The idea is to first map data to a (possibly infinite-dimensional) feature space via $\boldsymbol{\phi}(\mathbf{x})$, then apply PCA there. The feature-space covariance is

$$\mathbf{C}_\phi = \frac{1}{N}\sum_n \boldsymbol{\phi}(\mathbf{x}_n)\boldsymbol{\phi}(\mathbf{x}_n)^\top.$$

The key insight is that the principal-component projections can be expressed entirely through the $N \times N$ kernel (Gram) matrix:

Kernel PCA

Define the kernel matrix $K_{nm} = k(\mathbf{x}_n, \mathbf{x}_m) = \boldsymbol{\phi}(\mathbf{x}_n)^\top\boldsymbol{\phi}(\mathbf{x}_m)$. Compute the eigenvectors $\mathbf{a}_i$ of $\mathbf{K}$ (not $\mathbf{C}_\phi$). The $i$-th principal component projection of a data point $\mathbf{x}_n$ is

$$z_{ni} = \sum_{m=1}^N a_{im}\,k(\mathbf{x}_m, \mathbf{x}_n).$$

The kernel function $k$ implicitly defines a feature space that may be infinite-dimensional — chosen by the practitioner, not computed explicitly. This is the kernel trick applied to PCA (Bishop §12.3).

Why the Kernel Matrix, Not the Covariance?

When $\boldsymbol{\phi}(\mathbf{x})$ has very high or infinite dimension (e.g., RBF kernel), $\mathbf{C}_\phi$ cannot be stored or decomposed. But $\mathbf{K}$ is always $N \times N$ — small and tractable regardless of the feature-space dimension. The eigenvectors of $\mathbf{K}$ encode the same principal directions in a compact form.

3. Autoencoders

An autoencoder is a neural network trained to reconstruct its input through a low-dimensional bottleneck:

Autoencoder Architecture

Encoder $f_{\mathbf{W}_1}: \mathbb{R}^d \to \mathbb{R}^M$ — maps input $\mathbf{x}$ to latent code $\mathbf{z} = f(\mathbf{x})$.
Decoder $g_{\mathbf{W}_2}: \mathbb{R}^M \to \mathbb{R}^d$ — maps latent code $\mathbf{z}$ back to reconstruction $\hat{\mathbf{x}} = g(\mathbf{z})$.
Loss: minimize $\sum_n \|\mathbf{x}_n - g(f(\mathbf{x}_n))\|^2$ over all parameters $\mathbf{W}_1, \mathbf{W}_2$ via stochastic gradient descent.

When encoder and decoder are linear (no activation functions), the optimal solution recovers the PCA subspace — the autoencoder is exactly a two-layer linear network.
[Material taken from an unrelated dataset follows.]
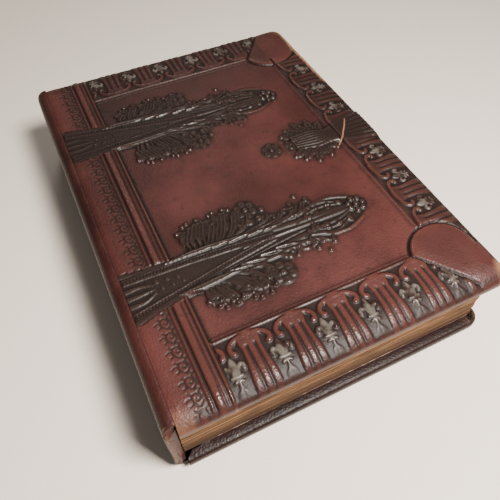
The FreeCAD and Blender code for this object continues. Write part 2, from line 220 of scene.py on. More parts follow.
def tongue(xs, middles, halves, tops, edge_drop=0.9):
    """A long smooth raised body, given its middle, half width and top along the cover."""
    middle, half = np.interp(X, xs, middles), np.interp(X, xs, halves)
    top = np.interp(X, xs, tops)
    inside = (X >= xs[0]) & (X <= xs[-1])
    t = np.clip(np.abs(Y - middle) / np.maximum(half, 0.1), 0, 1)
    body = top - edge_drop * t ** 3
    mask = inside & (t < 1)
    level[mask] = np.where(X[mask] < 31.5, body[mask], np.maximum(level[mask], body[mask]))
    dark[mask] = np.maximum(dark[mask], ease(1 - t[mask], 0, 0.06))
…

Nonlinear activations allow the encoder to learn curved manifolds.

4. PCA as a Linear Autoencoder

With linear encoder $f(\mathbf{x}) = \mathbf{W}_1(\mathbf{x} - \bar{\mathbf{x}})$ and linear decoder $g(\mathbf{z}) = \mathbf{W}_2\mathbf{z} + \bar{\mathbf{x}}$, minimizing reconstruction error forces $\mathbf{W}_1$ and $\mathbf{W}_2$ to span the same subspace as the top-$M$ principal components. This is the Lecture 10.2 minimum-reconstruction-error derivation expressed as a neural network.

5. Variational Autoencoders

A variational autoencoder (VAE) (Kingma & Welling, 2014) places a probabilistic interpretation on the latent space: the encoder maps $\mathbf{x}$ to a distribution $q(\mathbf{z} \mid \mathbf{x}) = \mathcal{N}(\boldsymbol{\mu}_\phi(\mathbf{x}), \boldsymbol{\sigma}^2_\phi(\mathbf{x}))$, and the decoder defines $p_\theta(\mathbf{x} \mid \mathbf{z})$. Training maximizes a lower bound on the log-likelihood (the ELBO). The key benefit is a structured latent space from which new samples can be drawn and decoded to generate new data points.

Generative Capabilities

Sample a random $\mathbf{z} \sim \mathcal{N}(\mathbf{0},\mathbf{I})$ and pass it through a trained decoder to generate a new image never seen during training. Interpolating between two latent codes $\mathbf{z}_1$ and $\mathbf{z}_2$ produces a smooth morphing between the corresponding images. Applications include face generation, molecule discovery for drug design, and data augmentation — as well as ethically problematic deepfakes.

Ethical Note

Generative models that can synthesize realistic images, audio, or text raise serious ethical concerns around misinformation and privacy (deepfakes). When applying these techniques, consider carefully the intended use, potential for misuse, and broader societal impact.